In a sign of how Western weaponry has the potential to pull the West deeper into the war, a US defense official on Friday confirmed that a US-made Harpoon anti-ship missile had struck a Russian tugboat in the Black Sea. For the first time as part of Biden’s latest arms package, the United States said it will provide Ukraine with mobile Harpoon launchers.

The decision to supply Ukraine with increasingly sophisticated arms such as anti-ship missiles and long-range mobile artillery — capable of destroying significant military assets or striking deep into Russia — reflects a growing willingness in Western capitals to risk unintended escalation with Russia.

European nations, including Germany and Slovakia, also unveiled their own shipments of advanced weapons that included helicopters and multiple-launch rocket systems, the report added.

The support appears to have emboldened the government of President Volodymyr Zelensky, who this week vowed to retake all of what he claimed as Russian-controlled Ukraine.

“We’re here to dig in our spurs,” US Defense Secretary Lloyd Austin said after convening dozens of US-allied nations in Brussels to pledge greater support for Kiev last week.

Underscoring what Western nations say is a radically altered security outlook, leaders of the US-led NATO military alliance are expected to unveil new deployments to Eastern Europe at a late June summit in Madrid.

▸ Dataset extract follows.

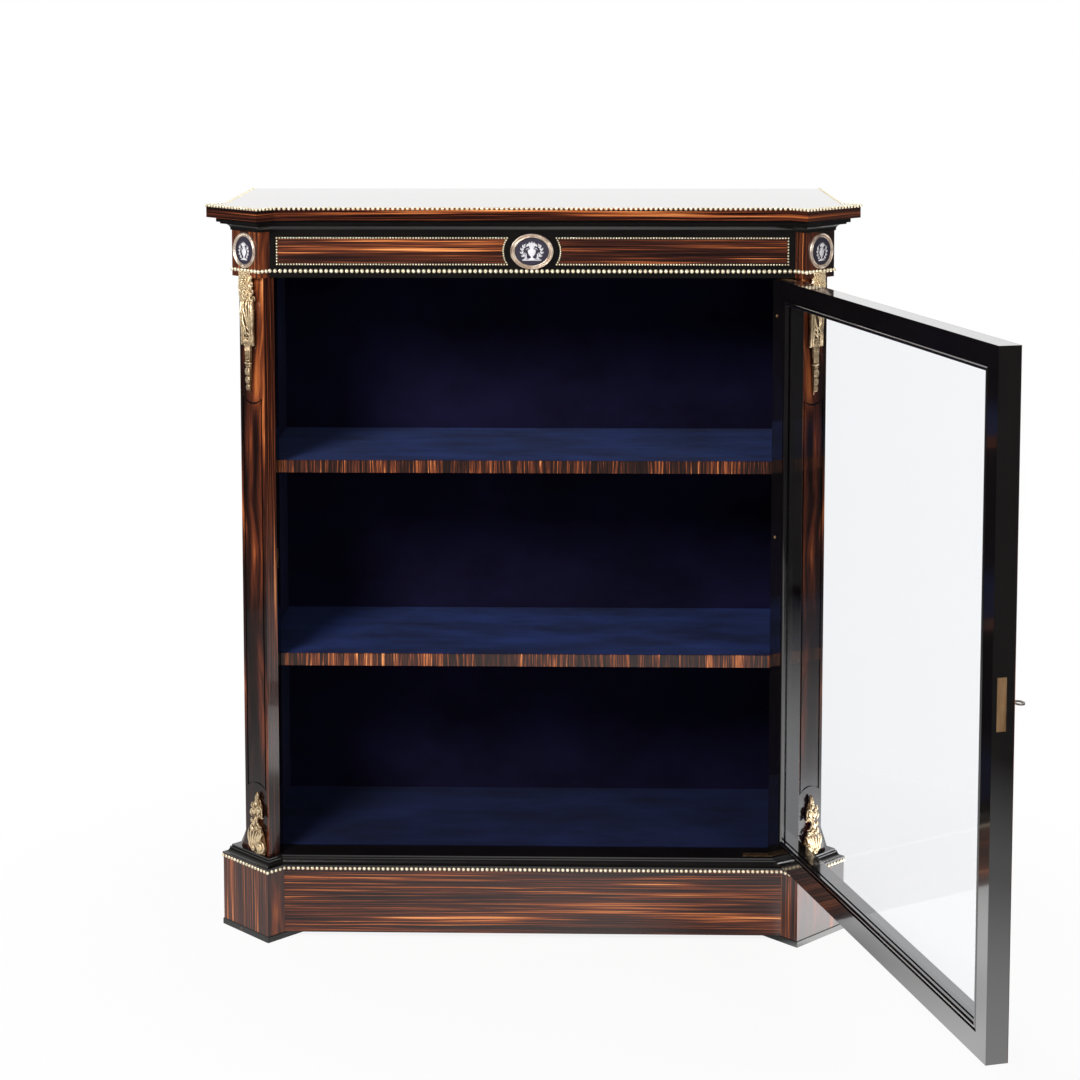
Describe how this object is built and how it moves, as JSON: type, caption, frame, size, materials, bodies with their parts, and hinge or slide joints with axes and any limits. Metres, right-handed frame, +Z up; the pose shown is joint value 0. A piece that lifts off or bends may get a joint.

Ahead of that meeting, Chairman of the US Joint Chiefs of Staff General Mark Milley has defended the need to stop Russia in stark terms, equating the suffering among civilians in Ukraine to what Nazi Germany inflicted on Europe.

Back in April, Milley also emphasized during congressional testimony that hostilities in Ukraine could be “very protracted” and might endure “for years.”
“I do think this is a very protracted conflict and I think it’s at least measured in years, I don’t know about a decade but at least years for sure,” Milley told the House Armed Services Committee.

“This is a very extended conflict that Russia has initiated and I think that NATO, the United States, Ukraine and all of the allies and partners that are supporting Ukraine are going to be involved in this for quite some time,” he added.

As the conflict grinds on, the daily further noted, “it is prompting conversations about what trade-offs the United States may need to make in its larger foreign policy goals or its massive military budget.”

The Senate Armed Services Committee, citing inflation and the war in Ukraine, on Thursday added $45 billion to the defense budget, bringing the likely bill to $847 billion for the next fiscal year.